L’appelant a contesté les allégations. L’intimé a conclu que les deux allégations avaient été établies et a imposé une réprimande écrite pour l’allégation no 1 et la confiscation de 40 heures de solde pour l’allégation no 2. L’appelant a fait appel de la décision et des mesures disciplinaires.
En appel, l’appelant a fait valoir que la décision de l’intimé contrevenait aux principes applicables d’équité procédurale et était manifestement déraisonnable.

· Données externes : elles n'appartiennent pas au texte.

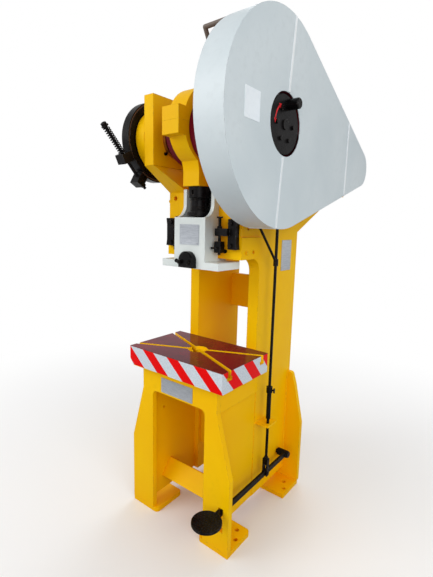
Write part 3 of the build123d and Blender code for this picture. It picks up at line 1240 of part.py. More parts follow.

L’appel a été renvoyé pour examen devant le CEE. Le CEE a recommandé de rejeter l’appel interjeté contre les conclusions et d’accueillir l’appel interjeté contre les mesures disciplinaires au motif que l’intimé n’avait pas assez bien expliqué pourquoi il avait imposé la confiscation de 40 heures de solde. Le CEE a recommandé d’imposer la confiscation de 40 heures de solde, après une analyse approfondie, ainsi que l’obligation de réfléchir aux valeurs fondamentales de la GRC que sont l’honnêteté, l’intégrité et le professionnalisme.
L’arbitre saisi de l’appel en matière de déontologie a conclu que l’intimé avait rendu une décision manifestement déraisonnable en concluant que les allégations nos 1 et 2 avaient été établies, puisque ses motifs n’étaient pas assez détaillés et qu’il tenait l’appelant responsable de deux différentes contraventions au code de déontologie en se fondant sur les mêmes faits. L’arbitre a appliqué le principe de l’arrêt Kienapple.
Dans la nouvelle décision, l’arbitre a conclu que l’allégation no 2 avait été établie. Quant aux mesures disciplinaires, il a imposé une réprimande et la confiscation de 40 heures de solde, mais a rejeté la recommandation du CEE d’imposer l’obligation de réfléchir aux valeurs fondamentales de la GRC.